Rama juga menyampaikan, sebelum sidang dimulai dia juga telah melakukan pemeriksaan terhadap terdakwa Agung. Hasilnya, Agung dinyatakan bisa mengikuti sidang.
Sebelumnya, hakim juga meminta keterangan dari dokter RSUD Arifim Achmad yang menangani terdakwa Agung yakni Dr Anwar Bet. Kepada hakim, Anwar mengaku mendapatkan rekam medis dari dokter UGD bahwa terdakwa kadar gula darahnya 789.
Menurut Anwar, kalau kadar gula darah setinggi itu, wajib diopname atau mendapatkan perawatan inap. Namun, dia mengaku pada saat memeriksa hari ketiga, kadar gula terdakwa sudah 439. Akan tetapi, dia tetap merekomendasikan untuk rawat inap, karena kondisi penyakit terdakwa lainnya.
Hakim lalu mempertanyakan alasan pihak RSUD yang tidak menunjukkan rekam medis kepada jaksa. Saat itu, dia menjawab kalau rekam medis itu rahasia negara.
Mendengar keterangan itu, wajah hakim Dahlan langsung berubah dan tampak emosi. Dahlan mngingatkan dr Anwar bahwa dalam persidangan tidak ada yang namanya rahasia negara. Apalagi, jaksa meminta rekam medis itu atas perintah majelis hakim.

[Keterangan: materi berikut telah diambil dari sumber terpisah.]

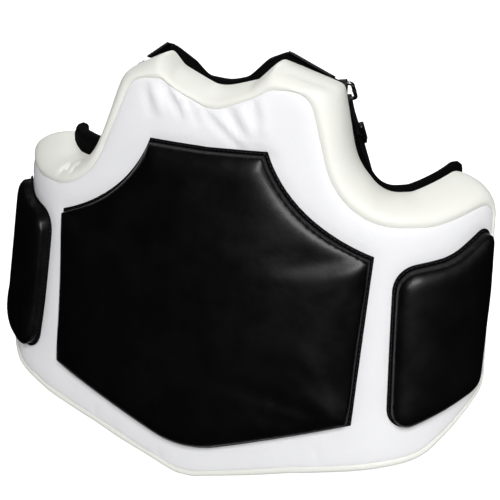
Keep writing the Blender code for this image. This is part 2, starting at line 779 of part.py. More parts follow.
def add_belt(name, frame, side, bar_x):
    """Half of the belt: looped on its ring, curved round to the back, looped on a buckle half."""
    upright = Vector((0.0, 0.0, 1.0))
    tilted = frame.col[2].to_3d() * side
    inner = LAYER / 2.0
    near = [(LOOP_SEWN, -inner * side), (WRAP_START, -inner * side)]
    near += arc(BAR_ROUND, -70 * side, -290 * side, 8)
    near.append((WRAP_START, inner * side))
    centres = [frame @ Vector((*p, 0.0)) for p in near]
    start = centres[-1]
    run_end = Vector((bar_x + side * BELT_RUN, BELT_Y - inner, BELT_Z))
    pull = start + frame.col[0].to_3d() * BELT_PULL
    run_pull = run_end + Vector((side * BELT_PULL, 0.0, 0.0))
    widths = [tilted] * len(centres)
    centres += belt_curve(start, pull, run_end, run_pull)
    widths += [tilted.lerp(upright, (k + 1) / BELT_STEPS) for k in range(BELT_STEPS)]
    far = [(WRAP_START, -inner)] + arc(BAR_ROUND, -70, -290, 8)
    far += [(WRAP_START, inner), (BELT_TAIL, inner)]
    centres += [Vector((bar_x + side * x, BELT_Y + y, BELT_Z)) for x, y in far]
    widths += [upright] * len(far)
    half = BELT_WIDTH / 2.0
    return add_ribbon(
        name,
        [centre - width * half for centre, width in zip(centres, widths)],
        [centre + width * half for centre, width in zip(centres, widths)],
    )


# ---------------------------------------------------------------- buckle

BUCKLE_HALF = 0.025       # half the buckle's height
HOUSING_MOUTH = 0.003     # x of the housing's open end
HOUSING_END = 0.033
HOUSING_HALF = 0.006      # half the housing's thickness
WALL = 0.0025
WINDOW_X = (0.014, 0.026)           # the openings at the sides that the prongs snap into
BAR_HALF = 0.0014         # half the thickness of the frames that hold the belt
ARM = 0.0042              # thickness of a frame's arms
INSERT_PLATE = (-0.044, -0.0288)
INSERT_HALF = 0.0025
GUIDE_TIP = -0.006
GUIDE_HALF = 0.004
PRONG_ROOT = Vector((-0.0262, BELT_Y, 0.0143))
PRONG_ROUND = 0.00225
PRONG_EDGE = (
    (0.016, -0.0006), (0.0235, 0.0), (0.0245, 0.0022), (0.0200, 0.0088), (0.0150, 0.0088), (0.0135, 0.0026)
)


def buckle_box(name, xs, half_y, zs, group=None):
    """A box of the buckle, centred on the belt's plane."""
    low = (min(xs), BELT_Y - half_y, BELT_Z + min(zs))
    high = (max(xs), BELT_Y + half_y, BELT_Z + max(zs))
    return box(name, low, high, group or CUTTERS)


def add_belt_bar(piece, bar_x, joined):
    """Add the open frame that carries a buckle's belt bar, from inside the piece out past the bar."""
    outward = math.copysign(1.0, bar_x - joined)
    end = bar_x + outward * BAR_HALF
    inside = BUCKLE_HALF - ARM
    reach = inside + MELD
    name = piece.name
    for k, zs in enumerate(((inside, BUCKLE_HALF - GAP), (GAP - BUCKLE_HALF, -inside))):
        arm = buckle_box(f"{name}_arm_{k}", (joined, end + outward * GAP), BAR_HALF + GAP, zs)
        combine(piece, arm, "UNION")
    bar = buckle_box(f"{name}_bar", (bar_x - outward * BAR_HALF, end), BAR_HALF, (-reach, reach))
    combine(piece, bar, "UNION")


def add_housing():
    """The socket half of the side-release buckle."""
    housing = buckle_box(
        "buckle_housing", (HOUSING_MOUTH, HOUSING_END), HOUSING_HALF, (-BUCKLE_HALF, BUCKLE_HALF), PARTS
    )
    housing.data.materials.append(PLASTIC)
    add_belt_bar(housing, HOUSING_BAR, HOUSING_END - WALL / 2.0)
    room = BUCKLE_HALF - ARM
    cavity = buckle_box(
        "housing_cavity", (HOUSING_MOUTH - WALL, HOUSING_END - WALL), HOUSING_HALF - WALL, (-room, room)
    )
    windows = buckle_box("housing_windows", WINDOW_X, HOUSING_HALF - WALL, (-2 * room, 2 * room))
    combine(housing, cavity, "DIFFERENCE")
    combine(housing, windows, "DIFFERENCE")
    return housing


def add_insert():
    """The plug half of the buckle: its plate, its belt bar and its middle guide."""
    insert = buckle_box("buckle_insert", INSERT_PLATE, INSERT_HALF, (-BUCKLE_HALF, BUCKLE_HALF), PARTS)
    insert.data.materials.append(PLASTIC)
    add_belt_bar(insert, INSERT_BAR, INSERT_PLATE[0] + WALL / 2.0)
    guide = buckle_box(
        "insert_guide", (INSERT_PLATE[1] - WALL, GUIDE_TIP), INSERT_HALF - GAP, (-GUIDE_HALF, GUIDE_HALF)
    )
    combine(insert, guide, "UNION")
    return insert


def add_prong(name, side):
    """One springy prong of the plug, on the axis it flexes about."""
    outline = arc(PRONG_ROUND, 90, 270, 6) + list(PRONG_EDGE)
    half = INSERT_HALF - GAP
    place = Vector((PRONG_ROOT.x, PRONG_ROOT.y, BELT_Z + side * PRONG_ROOT.z))
    frame = frame_at(place, Vector((1.0, 0.0, 0.0)), Vector((0.0, -side, 0.0)))
    shape = loft([[Vector((x, y, z)) for x, y in outline] for z in (-half, half)])
    bmesh.ops.recalc_face_normals(shape, faces=shape.faces[:])
    mesh = bpy.data.meshes.new(name)
    shape.to_mesh(mesh)
    shape.free()
    prong = add_mesh(name, mesh, PLASTIC)
    prong.matrix_world = frame
    return prong


# ---------------------------------------------------------------- assembly

FOLD_ENDS = (-0.190, 0.015)          # heights between which a wing's fold runs


def add_belt_half(word, side, wing_joint):
    """Anchor, ring and belt of one side, with the buckle half that the belt carries."""
    ring_frame, strap_frame = belt_frames(side)
    anchor = add_anchor("belt_anchor_" + word, side)
    ring = add_ring("belt_ring_" + word, ring_frame, BELT_WIDTH)
    bar_x = HOUSING_BAR if side > 0.0 else INSERT_BAR
    belt = add_belt("belt_strap_" + word, strap_frame, side, bar_x)
    ring_joint = joint_empty("belt_ring_joint_" + word, ring_frame)
    belt_joint = joint_empty("belt_strap_joint_" + word, strap_frame)
    buckle = add_housing() if side > 0.0 else add_insert()
    attach([anchor], wing_joint)
    attach([ring], ring_joint, wing_joint)
    attach([belt, buckle], belt_joint, ring_joint)
    return belt_joint


def wing_frame(side):
    """A frame on the fold's axis, which runs up the outer face."""
    low, high = (wrap(side * FOLD, z, 0.0) for z in FOLD_ENDS)
    return frame_at((low + high) / 2.0, Vector((0.0, 1.0, 0.0)), high - low)


FACE = face_loop()
BACK = back_loop()
LINED = lining_loop()

add_body()
add_pad("center_pad", "", pad_loop_center())
BELT_JOINTS = {}
for word, side in (("left", 1.0), ("right", -1.0)):
    wing = add_wing(word, side) + add_pad("side_pad", "_" + word, pad_loop_side(side))
    wing_joint = joint_empty("wing_joint_" + word, wing_frame(side))
    attach(wing, wing_joint)
    add_shoulder(word, side)
    BELT_JOINTS[word] = add_belt_half(word, side, wing_joint)

slide_frame = frame_at(
    Vector((BELT_SLIDER_X, BELT_Y - LAYER / 2.0, BELT_Z)), Vector((1.0, 0.0, 0.0)), Vector((0.0, 0.0, 1.0))
)
belt_slider = add_slider("belt_slider", slide_frame, BELT_WIDTH, PLASTIC)
attach([belt_slider], joint_empty("belt_slider_joint", slide_frame), BELT_JOINTS["left"])
for name, side in (("buckle_prong_upper", 1.0), ("buckle_prong_lower", -1.0)):
    prong = add_prong(name, side)
    attach([prong], joint_empty(name + "_joint", prong.matrix_world.copy()), BELT_JOINTS["right"])

# The protector's origin is the middle of the level stretch of its hem.
foot = wrap(0.0, HEM_LOW, -FOAM_BACK / 2.0)
for piece in bpy.data.objects:
    if piece.parent is None:
        piece.location -= foot
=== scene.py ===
"""Looks of the chest protector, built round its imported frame."""

import json
import math

import bpy
import numpy as np
from mathutils import Matrix, Vector
from mathutils.geometry import delaunay_2d_cdt


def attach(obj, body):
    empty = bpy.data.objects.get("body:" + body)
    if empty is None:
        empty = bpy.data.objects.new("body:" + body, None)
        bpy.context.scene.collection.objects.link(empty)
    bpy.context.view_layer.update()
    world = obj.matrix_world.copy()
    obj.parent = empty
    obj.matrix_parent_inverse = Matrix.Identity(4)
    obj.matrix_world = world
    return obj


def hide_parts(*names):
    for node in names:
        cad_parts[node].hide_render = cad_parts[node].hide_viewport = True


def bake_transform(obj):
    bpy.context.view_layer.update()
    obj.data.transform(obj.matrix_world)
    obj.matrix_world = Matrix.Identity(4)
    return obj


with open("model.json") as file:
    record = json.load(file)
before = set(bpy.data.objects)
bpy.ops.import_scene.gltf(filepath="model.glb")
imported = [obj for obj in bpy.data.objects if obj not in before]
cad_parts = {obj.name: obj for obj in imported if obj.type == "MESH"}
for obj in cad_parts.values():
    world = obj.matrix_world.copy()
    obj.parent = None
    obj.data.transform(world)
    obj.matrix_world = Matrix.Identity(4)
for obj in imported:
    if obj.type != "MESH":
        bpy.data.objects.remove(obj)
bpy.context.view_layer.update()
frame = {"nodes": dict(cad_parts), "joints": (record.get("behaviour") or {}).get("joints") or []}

# ---- the chest's curve, as in the frame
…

"Dalam persidangan, tidak ada rahasia. Jangan ada kongkalikong dalam kasus ini, apalagi menghalangi proses pidana bisa masuk penjara Pak. Ada pasal pidananya," tegas Dahlan.
Hakim juga mengingatkan para dokter di RSUD Arifin Achmad ke depannya agar berhati-hati dalam menangani pasien berstatus terdakwa atau tersangka. Karena kalau harus terpaksa dilakukan perawatan inap, maka wajib meminta izin dari majelis hakim.

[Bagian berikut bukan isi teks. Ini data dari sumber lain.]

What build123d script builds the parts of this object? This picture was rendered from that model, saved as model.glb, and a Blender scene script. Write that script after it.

Usai memastikan kondisi terdakwa Agung bisa mengikuti sidang, hakim kemudian meminta jaksa penuntut umum (JPU) Herlina Samosir SH MH, Lastarida SH dan Rendy Panalosa SH MH untuk menghadirkan saksi. Dalam sidang itu, jaksa menghadirkan lima orang saksi, yang semuanya merupakan korban dari terdakwa.

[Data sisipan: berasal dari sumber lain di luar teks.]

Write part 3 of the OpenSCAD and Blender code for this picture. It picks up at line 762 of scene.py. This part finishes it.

Untuk diketahui, dalam perkara dugaan penggelapan uang nasabah senilai Rp84,9 miliar ini empat anggota Keluarga Konglomerat Salim selaku petinggi PT Wahana Bersama Nusantara (WBN) dan PT Tiara Global Propertindo (PT TGP) company profil Fikasa Grup, duduk sebagai terdakwa.
Diantaranya, Bhakti Salim alias Bhakti selaku Direktur Utama (Dirut) PT WBN dan PT TGP, Agung Salim selaku Komisaris Utama (Komut) PT WBN, Elly Salim selaku Direktur PT WBN dan Komisaris PT TGP dan Christian Salim selaku Direktur PT TGP. Lalu terakhir Mariyani selaku Marketing Freelance PT WBN dan PT TGP (berkas tuntutan terpisah).
Para terdakwa diajukan ke pengadilan karena didakwa melakukan dugaan penggelapan uang nasabah senilai Rp84,9 miliar. Sedikitnya, ada 10 nasabah yang merupakan warga Kota Pekanbaru yang menjadi korban para terdakwa.
Akibat perbuatannya itu, JPU menjerat para terdakwa dengan Pasal 46 Ayat (1) Undang-undang No 10 tahun 1998 Tentang Perubahan Atas Undang-Undang Republik Indonesia Nomor 7 Tahun 1992 Tentang Perbankan Jo Pasal 64 Ayat (1) Jo Pasal 55 Ayat (1) ke-1 KUHP, Pasal 378 Jo Pasal 64 Ayat (1) Jo Pasal 55 Ayat (1) ke-1 KUHPidana, Pasal 372 Jo Pasal 64 Ayat (1) Jo Pasal 55 Ayat (1) ke-1 KUHP dan Pasal 372 Jo Pasal 64 Ayat (1) Jo Pasal 55 Ayat (1) ke-1 KUHP.